Posted by Yuri Andriaccio 2 months, 1 week ago

From: luca abeni <luca.abeni@santannapisa.it>

Update sched_group_rt_runtime/period and sched_group_set_rt_runtime/period
to use the newly defined data structures and perform necessary checks to
update both the runtime and period of a given group.

The set functions call tg_set_rt_bandwidth() which is also updated:
- Use the newly added HCBS dl_bandwidth structure instead of rt_bandwidth.
- Update __rt_schedulable() to check for numerical issues:
  - Prevent a non-zero runtime that is too small, since a non-zero very
    small runtime will make the servers behave as they had zero runtime.
  - Since some computation use signed integers, the period might be so
    big that when read as a signed integer becomes a negative number, and
    we don't want that.

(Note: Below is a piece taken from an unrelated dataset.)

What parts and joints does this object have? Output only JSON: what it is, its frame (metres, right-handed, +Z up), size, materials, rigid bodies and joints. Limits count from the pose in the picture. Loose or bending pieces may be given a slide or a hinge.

If the period satisfies this prerequisite, also
    the runtime will do, since the runtime is always less than or equal
    to the period.
- Update tg_rt_schedulable(), used when walking the cgroup tree to check
  if all invariants are met:
  - Update most of the instructions to obtain data from the newly added
    data structures (dl_bandwidth).
  - If the task group is the root group, run a total bandwidth check with
    the newly added dl_check_tg() function.
- After all checks are successful, if the changed group is not the root
  cgroup, update the assigned runtime and period to all the local
  deadline servers.
- Additionally use a mutex guard instead of manually locking/unlocking.

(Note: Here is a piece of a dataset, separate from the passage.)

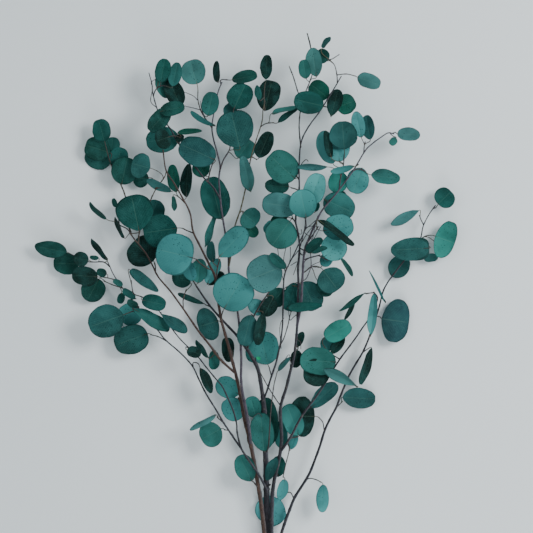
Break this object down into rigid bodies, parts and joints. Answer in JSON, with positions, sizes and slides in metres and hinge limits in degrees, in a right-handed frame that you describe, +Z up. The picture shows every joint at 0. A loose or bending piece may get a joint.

Add dl_check_tg(), which performs an admission control test similar to
__dl_overflow, but this time we are updating the cgroup's total bandwidth
rather than scheduling a new DEADLINE task or updating a non-cgroup
deadline server.

Finally, prevent creation of a cgroup hierarchy with depth greater than
two, as this will be addressed in a future patch. A depth two hierarchy
is sufficient for now for testing the patchset.

Co-developed-by: Alessio Balsini <a.balsini@sssup.it>
Signed-off-by: Alessio Balsini <a.balsini@sssup.it>
Co-developed-by: Andrea Parri <parri.andrea@gmail.com>
Signed-off-by: Andrea Parri <parri.andrea@gmail.com>
Co-developed-by: Yuri Andriaccio <yurand2000@gmail.com>
Signed-off-by: Yuri Andriaccio <yurand2000@gmail.com>
Signed-off-by: luca abeni <luca.abeni@santannapisa.it>
---
 kernel/sched/core.c     |  6 ++++
 kernel/sched/deadline.c | 46 +++++++++++++++++++++++----
 kernel/sched/rt.c       | 70 +++++++++++++++++++++++------------------
 kernel/sched/sched.h    |  1 +
 4 files changed, 87 insertions(+), 36 deletions(-)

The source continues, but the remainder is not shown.